▶ **TASK DESCRIPTION**: Take the data below and repeat it exactly.

⟨

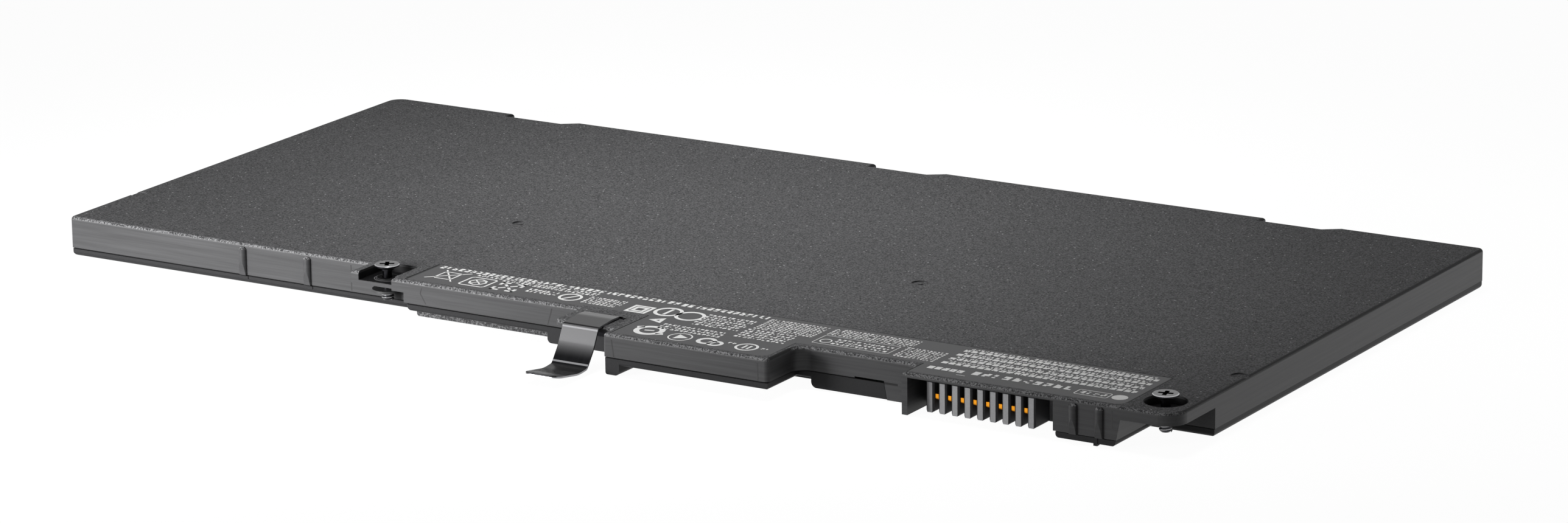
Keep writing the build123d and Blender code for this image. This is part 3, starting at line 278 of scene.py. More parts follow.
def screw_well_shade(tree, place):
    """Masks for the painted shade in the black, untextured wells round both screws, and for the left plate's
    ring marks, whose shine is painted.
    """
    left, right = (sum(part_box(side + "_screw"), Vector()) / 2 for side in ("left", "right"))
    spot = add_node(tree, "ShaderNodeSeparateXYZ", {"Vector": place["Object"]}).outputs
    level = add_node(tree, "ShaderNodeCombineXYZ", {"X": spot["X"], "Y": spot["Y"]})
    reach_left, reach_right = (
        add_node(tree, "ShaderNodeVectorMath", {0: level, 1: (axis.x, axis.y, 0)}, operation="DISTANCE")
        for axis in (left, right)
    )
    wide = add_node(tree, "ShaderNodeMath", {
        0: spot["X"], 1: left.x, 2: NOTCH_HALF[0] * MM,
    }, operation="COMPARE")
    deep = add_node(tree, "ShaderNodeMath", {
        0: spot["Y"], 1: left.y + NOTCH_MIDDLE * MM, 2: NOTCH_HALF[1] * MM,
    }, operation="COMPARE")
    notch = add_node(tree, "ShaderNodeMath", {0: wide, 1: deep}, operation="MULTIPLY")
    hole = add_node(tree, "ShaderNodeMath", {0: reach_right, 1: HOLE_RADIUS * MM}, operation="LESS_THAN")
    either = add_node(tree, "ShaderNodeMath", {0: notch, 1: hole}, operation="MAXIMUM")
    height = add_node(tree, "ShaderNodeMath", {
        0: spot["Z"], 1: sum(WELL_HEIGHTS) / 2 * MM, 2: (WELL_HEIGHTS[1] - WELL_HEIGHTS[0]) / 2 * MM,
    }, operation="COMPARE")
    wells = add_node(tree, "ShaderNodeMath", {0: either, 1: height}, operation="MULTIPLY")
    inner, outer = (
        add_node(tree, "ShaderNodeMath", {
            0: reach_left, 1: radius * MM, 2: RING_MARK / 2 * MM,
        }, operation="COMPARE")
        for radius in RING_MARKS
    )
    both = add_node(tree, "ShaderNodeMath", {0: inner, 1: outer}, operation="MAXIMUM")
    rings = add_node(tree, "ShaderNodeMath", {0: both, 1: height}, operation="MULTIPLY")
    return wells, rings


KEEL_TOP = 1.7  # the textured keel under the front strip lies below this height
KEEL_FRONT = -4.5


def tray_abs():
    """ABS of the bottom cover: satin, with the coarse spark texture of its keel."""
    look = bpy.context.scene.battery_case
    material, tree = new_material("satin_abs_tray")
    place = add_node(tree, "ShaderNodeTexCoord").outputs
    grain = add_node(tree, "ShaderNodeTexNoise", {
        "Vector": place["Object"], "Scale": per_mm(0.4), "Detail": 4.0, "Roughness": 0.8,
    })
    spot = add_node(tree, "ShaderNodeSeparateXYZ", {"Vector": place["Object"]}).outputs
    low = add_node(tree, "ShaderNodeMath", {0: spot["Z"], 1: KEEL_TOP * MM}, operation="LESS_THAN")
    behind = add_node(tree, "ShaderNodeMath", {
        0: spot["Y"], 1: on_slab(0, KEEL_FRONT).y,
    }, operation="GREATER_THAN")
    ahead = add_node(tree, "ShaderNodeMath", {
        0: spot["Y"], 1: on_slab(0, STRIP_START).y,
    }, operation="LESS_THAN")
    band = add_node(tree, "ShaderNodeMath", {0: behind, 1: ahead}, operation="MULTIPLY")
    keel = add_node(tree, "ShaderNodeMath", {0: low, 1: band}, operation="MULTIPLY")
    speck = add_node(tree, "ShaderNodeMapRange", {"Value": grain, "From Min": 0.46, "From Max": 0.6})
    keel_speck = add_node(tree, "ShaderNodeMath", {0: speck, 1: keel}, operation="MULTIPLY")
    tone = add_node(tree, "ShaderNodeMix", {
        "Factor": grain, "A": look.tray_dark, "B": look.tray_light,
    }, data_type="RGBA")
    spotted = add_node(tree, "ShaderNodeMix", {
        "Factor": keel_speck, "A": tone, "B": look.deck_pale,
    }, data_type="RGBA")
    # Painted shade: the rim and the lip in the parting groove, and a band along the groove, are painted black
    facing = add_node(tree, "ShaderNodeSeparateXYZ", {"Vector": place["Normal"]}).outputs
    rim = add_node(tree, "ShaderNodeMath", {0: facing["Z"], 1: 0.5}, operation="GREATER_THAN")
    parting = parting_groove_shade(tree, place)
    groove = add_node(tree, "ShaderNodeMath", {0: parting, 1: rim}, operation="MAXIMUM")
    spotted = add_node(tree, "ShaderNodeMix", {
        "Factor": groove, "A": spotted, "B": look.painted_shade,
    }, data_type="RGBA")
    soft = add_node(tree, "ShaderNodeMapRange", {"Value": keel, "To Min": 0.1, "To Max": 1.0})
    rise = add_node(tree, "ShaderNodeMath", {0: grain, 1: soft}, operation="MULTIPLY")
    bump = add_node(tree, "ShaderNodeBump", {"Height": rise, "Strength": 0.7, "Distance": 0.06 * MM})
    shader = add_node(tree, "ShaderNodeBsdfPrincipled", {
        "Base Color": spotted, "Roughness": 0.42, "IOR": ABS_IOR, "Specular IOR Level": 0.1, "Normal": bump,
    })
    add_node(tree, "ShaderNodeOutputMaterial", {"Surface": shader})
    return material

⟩

▶ **COMPLETE ANSWER**:
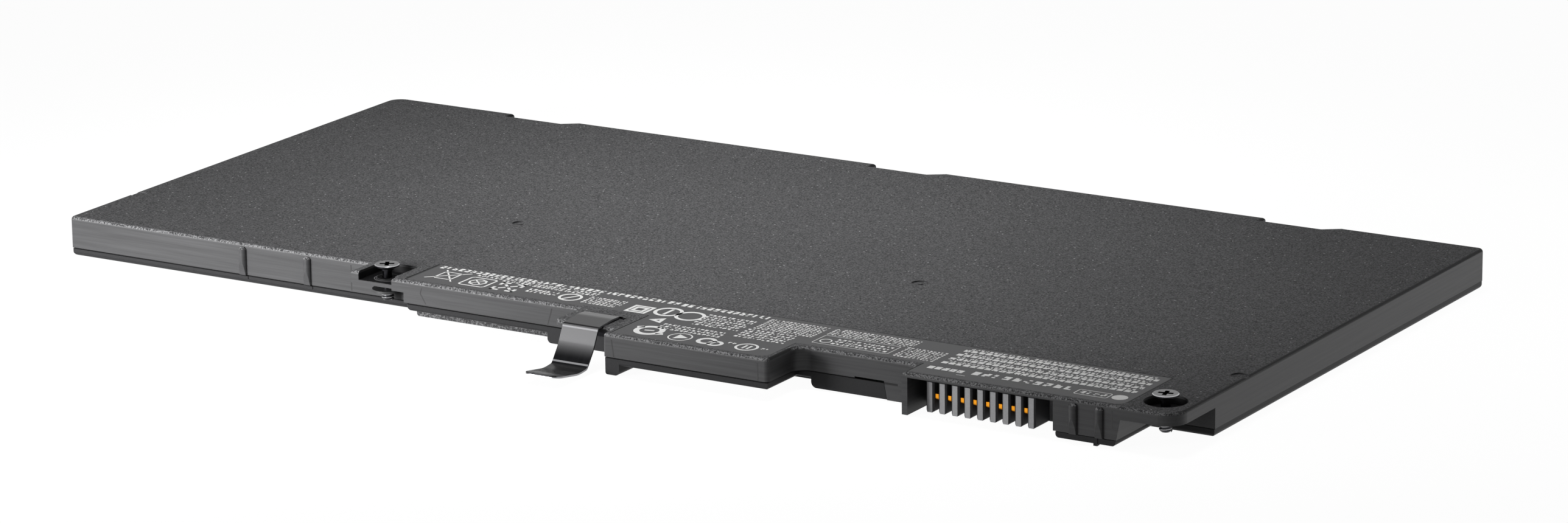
Keep writing the build123d and Blender code for this image. This is part 3, starting at line 278 of scene.py. More parts follow.
def screw_well_shade(tree, place):
    """Masks for the painted shade in the black, untextured wells round both screws, and for the left plate's
    ring marks, whose shine is painted.
    """
    left, right = (sum(part_box(side + "_screw"), Vector()) / 2 for side in ("left", "right"))
    spot = add_node(tree, "ShaderNodeSeparateXYZ", {"Vector": place["Object"]}).outputs
    level = add_node(tree, "ShaderNodeCombineXYZ", {"X": spot["X"], "Y": spot["Y"]})
    reach_left, reach_right = (
        add_node(tree, "ShaderNodeVectorMath", {0: level, 1: (axis.x, axis.y, 0)}, operation="DISTANCE")
        for axis in (left, right)
    )
    wide = add_node(tree, "ShaderNodeMath", {
        0: spot["X"], 1: left.x, 2: NOTCH_HALF[0] * MM,
    }, operation="COMPARE")
    deep = add_node(tree, "ShaderNodeMath", {
        0: spot["Y"], 1: left.y + NOTCH_MIDDLE * MM, 2: NOTCH_HALF[1] * MM,
    }, operation="COMPARE")
    notch = add_node(tree, "ShaderNodeMath", {0: wide, 1: deep}, operation="MULTIPLY")
    hole = add_node(tree, "ShaderNodeMath", {0: reach_right, 1: HOLE_RADIUS * MM}, operation="LESS_THAN")
    either = add_node(tree, "ShaderNodeMath", {0: notch, 1: hole}, operation="MAXIMUM")
    height = add_node(tree, "ShaderNodeMath", {
        0: spot["Z"], 1: sum(WELL_HEIGHTS) / 2 * MM, 2: (WELL_HEIGHTS[1] - WELL_HEIGHTS[0]) / 2 * MM,
    }, operation="COMPARE")
    wells = add_node(tree, "ShaderNodeMath", {0: either, 1: height}, operation="MULTIPLY")
    inner, outer = (
        add_node(tree, "ShaderNodeMath", {
            0: reach_left, 1: radius * MM, 2: RING_MARK / 2 * MM,
        }, operation="COMPARE")
        for radius in RING_MARKS
    )
    both = add_node(tree, "ShaderNodeMath", {0: inner, 1: outer}, operation="MAXIMUM")
    rings = add_node(tree, "ShaderNodeMath", {0: both, 1: height}, operation="MULTIPLY")
    return wells, rings


KEEL_TOP = 1.7  # the textured keel under the front strip lies below this height
KEEL_FRONT = -4.5


def tray_abs():
    """ABS of the bottom cover: satin, with the coarse spark texture of its keel."""
    look = bpy.context.scene.battery_case
    material, tree = new_material("satin_abs_tray")
    place = add_node(tree, "ShaderNodeTexCoord").outputs
    grain = add_node(tree, "ShaderNodeTexNoise", {
        "Vector": place["Object"], "Scale": per_mm(0.4), "Detail": 4.0, "Roughness": 0.8,
    })
    spot = add_node(tree, "ShaderNodeSeparateXYZ", {"Vector": place["Object"]}).outputs
    low = add_node(tree, "ShaderNodeMath", {0: spot["Z"], 1: KEEL_TOP * MM}, operation="LESS_THAN")
    behind = add_node(tree, "ShaderNodeMath", {
        0: spot["Y"], 1: on_slab(0, KEEL_FRONT).y,
    }, operation="GREATER_THAN")
    ahead = add_node(tree, "ShaderNodeMath", {
        0: spot["Y"], 1: on_slab(0, STRIP_START).y,
    }, operation="LESS_THAN")
    band = add_node(tree, "ShaderNodeMath", {0: behind, 1: ahead}, operation="MULTIPLY")
    keel = add_node(tree, "ShaderNodeMath", {0: low, 1: band}, operation="MULTIPLY")
    speck = add_node(tree, "ShaderNodeMapRange", {"Value": grain, "From Min": 0.46, "From Max": 0.6})
    keel_speck = add_node(tree, "ShaderNodeMath", {0: speck, 1: keel}, operation="MULTIPLY")
    tone = add_node(tree, "ShaderNodeMix", {
        "Factor": grain, "A": look.tray_dark, "B": look.tray_light,
    }, data_type="RGBA")
    spotted = add_node(tree, "ShaderNodeMix", {
        "Factor": keel_speck, "A": tone, "B": look.deck_pale,
    }, data_type="RGBA")
    # Painted shade: the rim and the lip in the parting groove, and a band along the groove, are painted black
    facing = add_node(tree, "ShaderNodeSeparateXYZ", {"Vector": place["Normal"]}).outputs
    rim = add_node(tree, "ShaderNodeMath", {0: facing["Z"], 1: 0.5}, operation="GREATER_THAN")
    parting = parting_groove_shade(tree, place)
    groove = add_node(tree, "ShaderNodeMath", {0: parting, 1: rim}, operation="MAXIMUM")
    spotted = add_node(tree, "ShaderNodeMix", {
        "Factor": groove, "A": spotted, "B": look.painted_shade,
    }, data_type="RGBA")
    soft = add_node(tree, "ShaderNodeMapRange", {"Value": keel, "To Min": 0.1, "To Max": 1.0})
    rise = add_node(tree, "ShaderNodeMath", {0: grain, 1: soft}, operation="MULTIPLY")
    bump = add_node(tree, "ShaderNodeBump", {"Height": rise, "Strength": 0.7, "Distance": 0.06 * MM})
    shader = add_node(tree, "ShaderNodeBsdfPrincipled", {
        "Base Color": spotted, "Roughness": 0.42, "IOR": ABS_IOR, "Specular IOR Level": 0.1, "Normal": bump,
    })
    add_node(tree, "ShaderNodeOutputMaterial", {"Surface": shader})
    return material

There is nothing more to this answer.